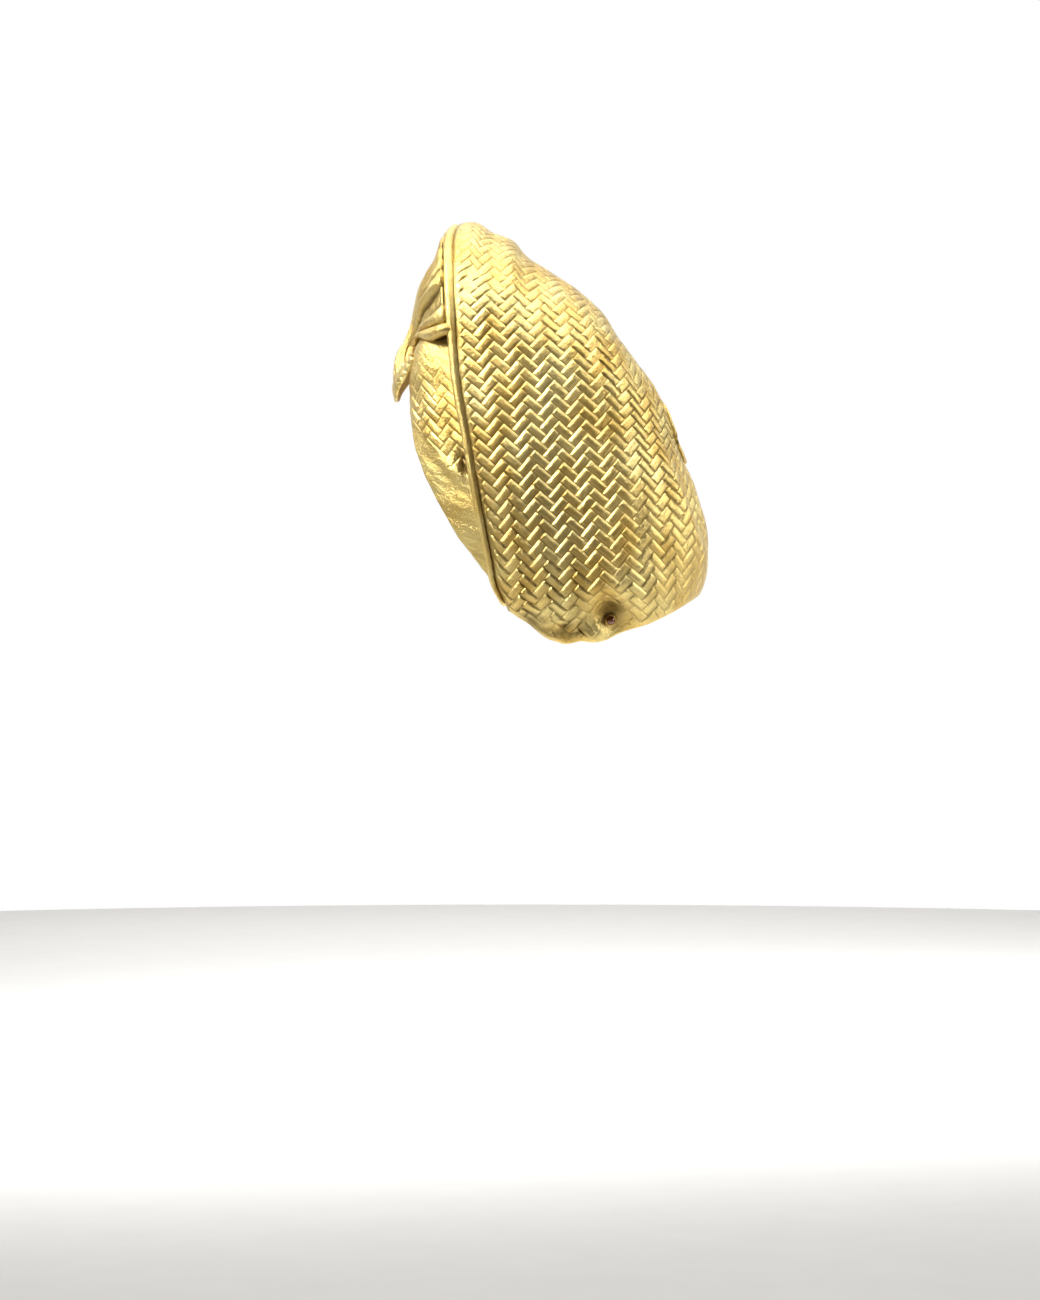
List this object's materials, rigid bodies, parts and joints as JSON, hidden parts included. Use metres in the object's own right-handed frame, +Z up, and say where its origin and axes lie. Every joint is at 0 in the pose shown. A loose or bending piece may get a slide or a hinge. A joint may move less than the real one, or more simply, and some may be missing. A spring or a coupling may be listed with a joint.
{
  "type": "turban headband",
  "caption": "Hood-style turban headband: quilted gold hood with a piped rim, an open crown back, a pleated pinched drape over the forehead, a temple band and a button at each nape corner.",
  "frame": {"origin": "where the top of the wearer's head meets the turban, on the middle plane", "axes": "+Z up, the face looks along -Y, +X is the wearer's left"},
  "size_m": [0.168, 0.2052, 0.2721],
  "materials": {
    "gold foil jersey": "metallic foil",
    "gold foil binding": "metallic foil",
    "bronze button": "polished dark"
  },
  "bodies": {
    "root": {"hood": "gold foil jersey", "rim_piping": "gold foil binding", "front_drape": "gold foil jersey", "temple_band": "gold foil jersey", "button_left": "bronze button", "button_right": "bronze button"}
  },
  "joints": []
}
──────────
=== Task objective ===
Show the data once more, exactly as it was written.

=== Answer to the task ===
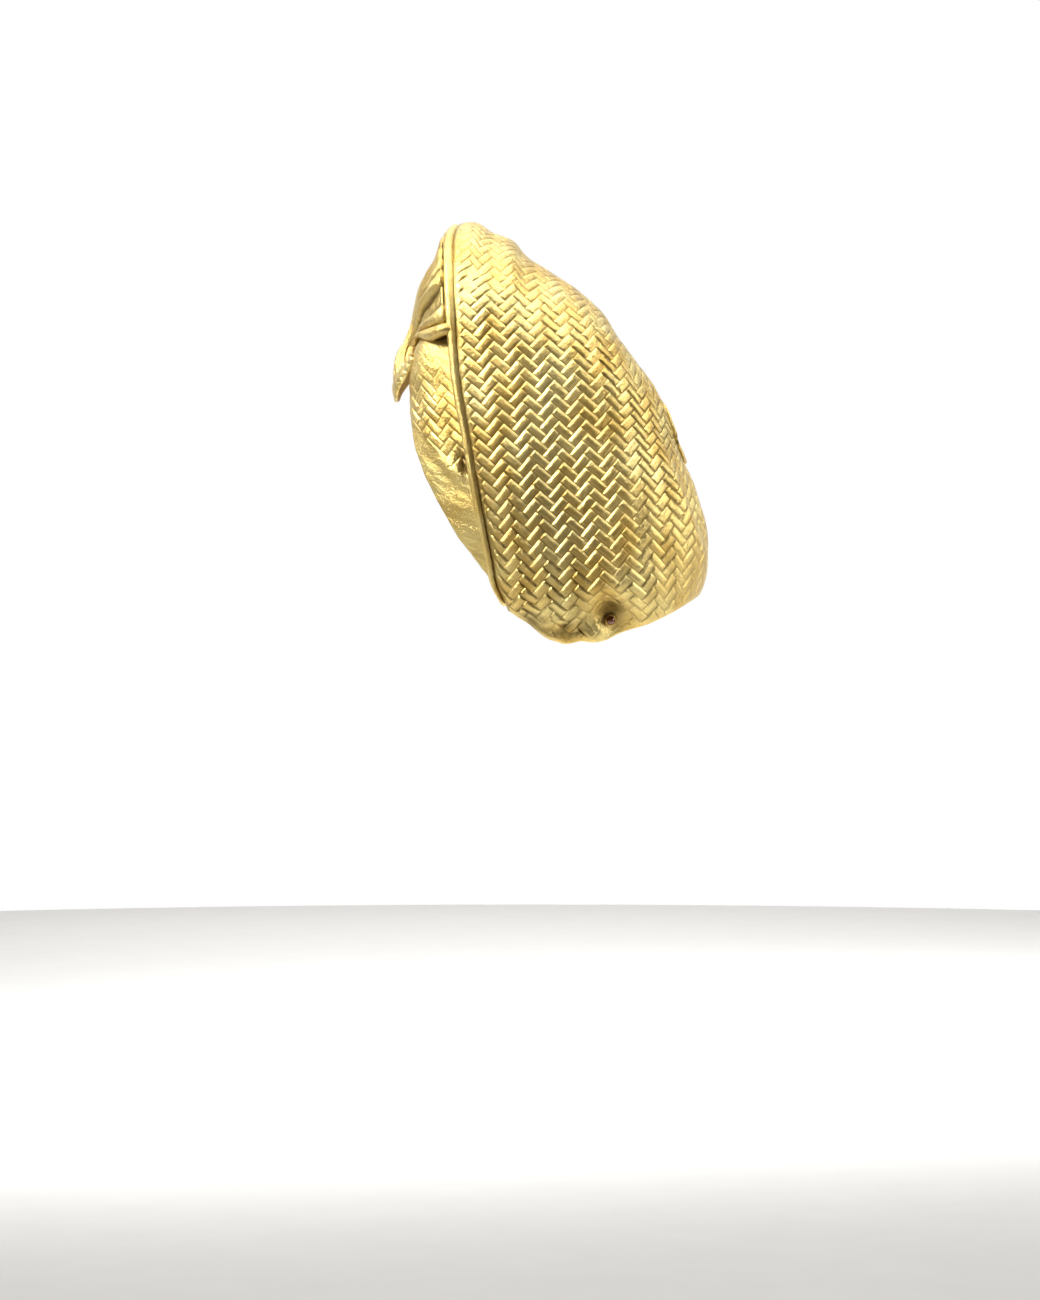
List this object's materials, rigid bodies, parts and joints as JSON, hidden parts included. Use metres in the object's own right-handed frame, +Z up, and say where its origin and axes lie. Every joint is at 0 in the pose shown. A loose or bending piece may get a slide or a hinge. A joint may move less than the real one, or more simply, and some may be missing. A spring or a coupling may be listed with a joint.
{
  "type": "turban headband",
  "caption": "Hood-style turban headband: quilted gold hood with a piped rim, an open crown back, a pleated pinched drape over the forehead, a temple band and a button at each nape corner.",
  "frame": {"origin": "where the top of the wearer's head meets the turban, on the middle plane", "axes": "+Z up, the face looks along -Y, +X is the wearer's left"},
  "size_m": [0.168, 0.2052, 0.2721],
  "materials": {
    "gold foil jersey": "metallic foil",
    "gold foil binding": "metallic foil",
    "bronze button": "polished dark"
  },
  "bodies": {
    "root": {"hood": "gold foil jersey", "rim_piping": "gold foil binding", "front_drape": "gold foil jersey", "temple_band": "gold foil jersey", "button_left": "bronze button", "button_right": "bronze button"}
  },
  "joints": []
}